Oral history is particularly important given that there has been no major public reckoning with the seismic event of Partition. There are no memorials for the dead, no national reflection as there is today in Germany after the horrors of the Holocaust, no reconciliation committees as in Rwanda after the genocide. There are several possible reasons for this: not least the circumstances of Partition, which involved not only independence from years of subjugation but the birth of two new countries.
“There was a huge nation-building exercise,” says Bhalla. “India is such a new concept—but it’s taught in schools as if it’s an ancient country that has been around in its current form forever.”
There is a clear cognitive dissonance between the deep trauma felt by many and the patriotism and enthusiasm engendered by creating a new nation.
“When people in the west speak about Partition, they speak about the event itself and leave it there, but for the people of South Asia, it was just a beginning,” says Tayyebi. “It was the conclusion to the British power, but it was the beginning of a new era. When we speak to people, even those who suffered and lost a lot, along with all of that was hope.

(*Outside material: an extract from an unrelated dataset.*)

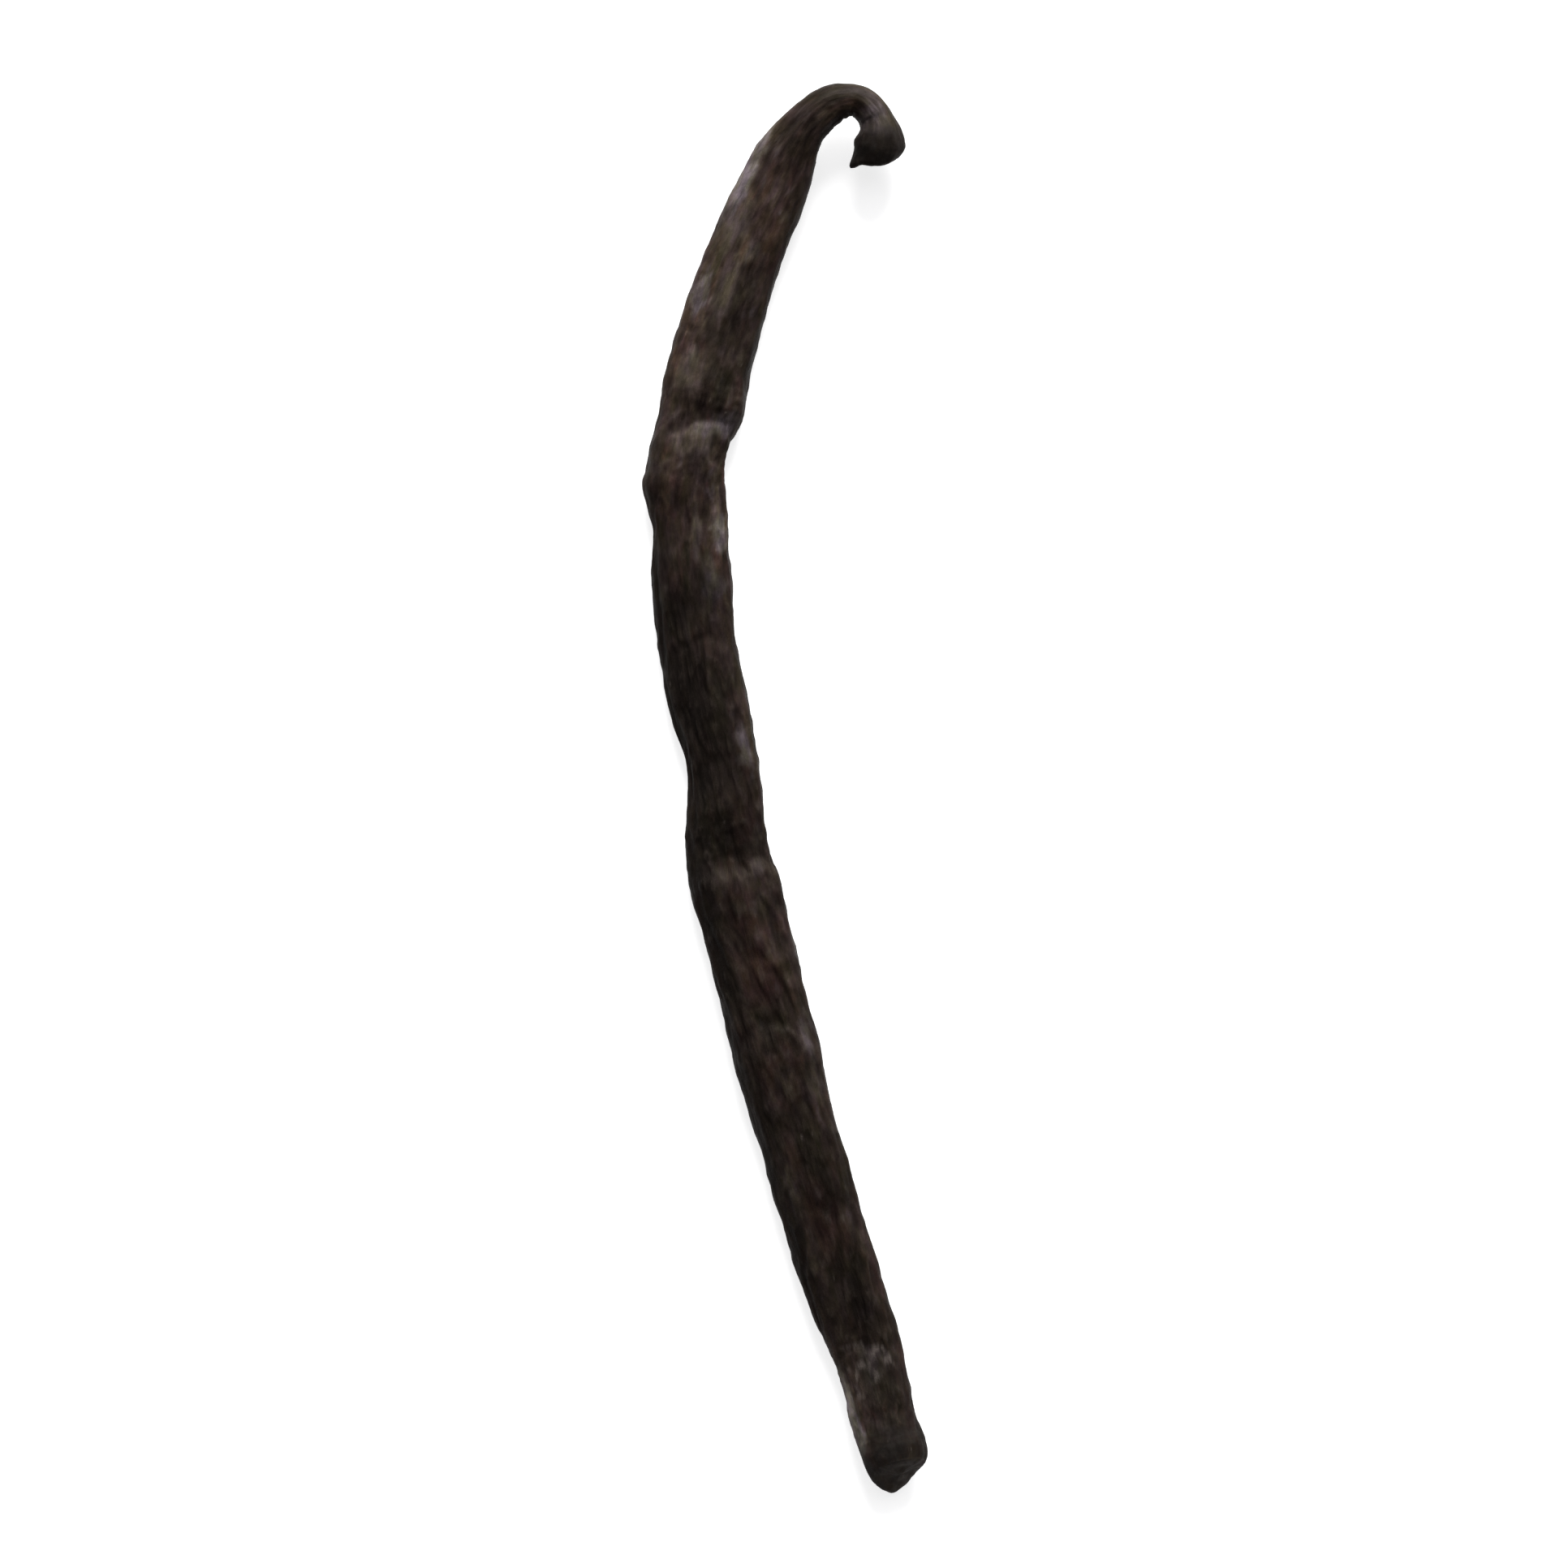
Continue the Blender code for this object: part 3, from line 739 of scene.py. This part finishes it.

I have had innumerable people tell me, ‘of course we left with the clothes on our back—because we believed in what we were venturing forth towards’.”
Bhalla also suggests that the West has a different relationship with history: “It was not in our culture to record things for posterity in South Asia.” Yet there is a growing feeling that it is vitally important for this history to be engaged with and confronted – and to preserve the collective memory so that it outlives those who were there. “Partition is fundamentally related to the Indian and Pakistani identities,” says Bhalla. “And it lies at the heart of the conflict at our border which is absorbing so many resources.”
Collecting stories of Partition is, in itself, a way of reflecting on what so many went through; a reflection that there was barely space for at the time, as new nations were formed and wars were fought. “We can learn from it,” says Tayyebi. “To make sure that we don’t repeat the losses we had to endure.”